§ Problem statement:
Output every line of the data exactly as it appears.
========================================================================
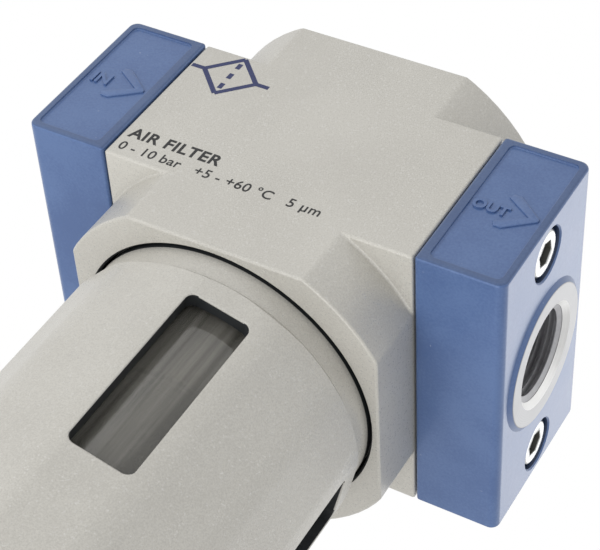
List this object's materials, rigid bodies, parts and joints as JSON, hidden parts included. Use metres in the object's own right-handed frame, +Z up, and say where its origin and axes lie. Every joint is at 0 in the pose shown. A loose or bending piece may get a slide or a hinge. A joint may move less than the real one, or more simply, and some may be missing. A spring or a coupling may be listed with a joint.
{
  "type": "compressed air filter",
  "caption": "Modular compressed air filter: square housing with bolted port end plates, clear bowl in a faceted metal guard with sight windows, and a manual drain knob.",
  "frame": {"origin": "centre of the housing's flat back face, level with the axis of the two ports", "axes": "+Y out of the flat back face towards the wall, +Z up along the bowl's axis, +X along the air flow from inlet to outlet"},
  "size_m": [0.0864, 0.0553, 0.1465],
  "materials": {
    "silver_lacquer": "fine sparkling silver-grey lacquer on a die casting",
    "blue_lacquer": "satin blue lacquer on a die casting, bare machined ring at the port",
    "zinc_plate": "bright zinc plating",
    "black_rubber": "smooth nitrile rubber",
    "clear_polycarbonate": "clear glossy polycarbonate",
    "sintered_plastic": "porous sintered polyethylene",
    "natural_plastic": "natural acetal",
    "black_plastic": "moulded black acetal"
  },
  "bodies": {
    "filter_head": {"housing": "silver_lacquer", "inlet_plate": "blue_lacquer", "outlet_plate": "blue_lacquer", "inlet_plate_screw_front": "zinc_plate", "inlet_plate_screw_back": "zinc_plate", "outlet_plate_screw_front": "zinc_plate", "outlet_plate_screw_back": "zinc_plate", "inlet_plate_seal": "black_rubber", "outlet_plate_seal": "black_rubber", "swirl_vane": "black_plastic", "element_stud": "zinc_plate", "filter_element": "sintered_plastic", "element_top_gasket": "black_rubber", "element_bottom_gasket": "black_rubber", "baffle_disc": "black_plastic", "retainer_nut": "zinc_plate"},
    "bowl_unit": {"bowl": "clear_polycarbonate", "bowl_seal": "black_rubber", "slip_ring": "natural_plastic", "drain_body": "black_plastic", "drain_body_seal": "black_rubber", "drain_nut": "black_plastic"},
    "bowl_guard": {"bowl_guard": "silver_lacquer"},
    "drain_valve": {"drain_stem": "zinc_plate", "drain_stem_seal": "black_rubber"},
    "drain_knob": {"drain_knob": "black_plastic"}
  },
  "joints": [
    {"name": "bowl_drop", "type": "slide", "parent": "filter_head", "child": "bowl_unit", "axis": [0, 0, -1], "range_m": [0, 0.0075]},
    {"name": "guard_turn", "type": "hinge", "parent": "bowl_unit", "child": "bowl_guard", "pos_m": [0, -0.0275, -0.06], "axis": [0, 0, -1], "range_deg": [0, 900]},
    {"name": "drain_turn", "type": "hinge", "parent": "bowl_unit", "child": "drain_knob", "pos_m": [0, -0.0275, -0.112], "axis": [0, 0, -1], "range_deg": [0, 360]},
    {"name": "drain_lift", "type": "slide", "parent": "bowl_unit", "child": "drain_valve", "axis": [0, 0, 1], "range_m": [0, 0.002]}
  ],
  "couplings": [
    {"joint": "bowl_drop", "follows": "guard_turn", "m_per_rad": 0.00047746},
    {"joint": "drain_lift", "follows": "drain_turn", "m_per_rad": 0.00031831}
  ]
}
========================================================================
§ Response to the exercise:
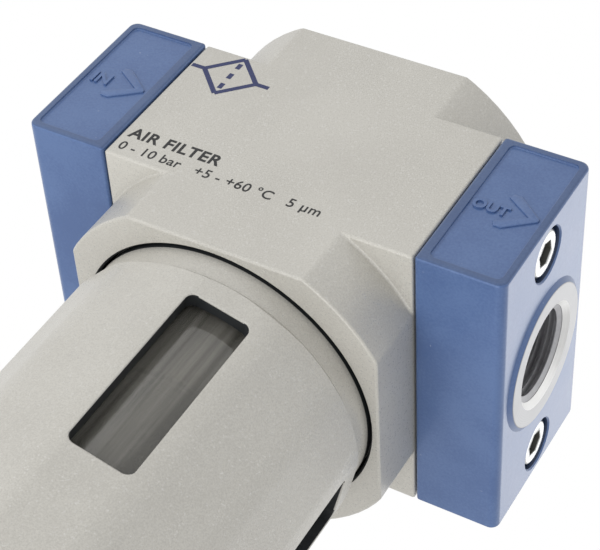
List this object's materials, rigid bodies, parts and joints as JSON, hidden parts included. Use metres in the object's own right-handed frame, +Z up, and say where its origin and axes lie. Every joint is at 0 in the pose shown. A loose or bending piece may get a slide or a hinge. A joint may move less than the real one, or more simply, and some may be missing. A spring or a coupling may be listed with a joint.
{
  "type": "compressed air filter",
  "caption": "Modular compressed air filter: square housing with bolted port end plates, clear bowl in a faceted metal guard with sight windows, and a manual drain knob.",
  "frame": {"origin": "centre of the housing's flat back face, level with the axis of the two ports", "axes": "+Y out of the flat back face towards the wall, +Z up along the bowl's axis, +X along the air flow from inlet to outlet"},
  "size_m": [0.0864, 0.0553, 0.1465],
  "materials": {
    "silver_lacquer": "fine sparkling silver-grey lacquer on a die casting",
    "blue_lacquer": "satin blue lacquer on a die casting, bare machined ring at the port",
    "zinc_plate": "bright zinc plating",
    "black_rubber": "smooth nitrile rubber",
    "clear_polycarbonate": "clear glossy polycarbonate",
    "sintered_plastic": "porous sintered polyethylene",
    "natural_plastic": "natural acetal",
    "black_plastic": "moulded black acetal"
  },
  "bodies": {
    "filter_head": {"housing": "silver_lacquer", "inlet_plate": "blue_lacquer", "outlet_plate": "blue_lacquer", "inlet_plate_screw_front": "zinc_plate", "inlet_plate_screw_back": "zinc_plate", "outlet_plate_screw_front": "zinc_plate", "outlet_plate_screw_back": "zinc_plate", "inlet_plate_seal": "black_rubber", "outlet_plate_seal": "black_rubber", "swirl_vane": "black_plastic", "element_stud": "zinc_plate", "filter_element": "sintered_plastic", "element_top_gasket": "black_rubber", "element_bottom_gasket": "black_rubber", "baffle_disc": "black_plastic", "retainer_nut": "zinc_plate"},
    "bowl_unit": {"bowl": "clear_polycarbonate", "bowl_seal": "black_rubber", "slip_ring": "natural_plastic", "drain_body": "black_plastic", "drain_body_seal": "black_rubber", "drain_nut": "black_plastic"},
    "bowl_guard": {"bowl_guard": "silver_lacquer"},
    "drain_valve": {"drain_stem": "zinc_plate", "drain_stem_seal": "black_rubber"},
    "drain_knob": {"drain_knob": "black_plastic"}
  },
  "joints": [
    {"name": "bowl_drop", "type": "slide", "parent": "filter_head", "child": "bowl_unit", "axis": [0, 0, -1], "range_m": [0, 0.0075]},
    {"name": "guard_turn", "type": "hinge", "parent": "bowl_unit", "child": "bowl_guard", "pos_m": [0, -0.0275, -0.06], "axis": [0, 0, -1], "range_deg": [0, 900]},
    {"name": "drain_turn", "type": "hinge", "parent": "bowl_unit", "child": "drain_knob", "pos_m": [0, -0.0275, -0.112], "axis": [0, 0, -1], "range_deg": [0, 360]},
    {"name": "drain_lift", "type": "slide", "parent": "bowl_unit", "child": "drain_valve", "axis": [0, 0, 1], "range_m": [0, 0.002]}
  ],
  "couplings": [
    {"joint": "bowl_drop", "follows": "guard_turn", "m_per_rad": 0.00047746},
    {"joint": "drain_lift", "follows": "drain_turn", "m_per_rad": 0.00031831}
  ]
}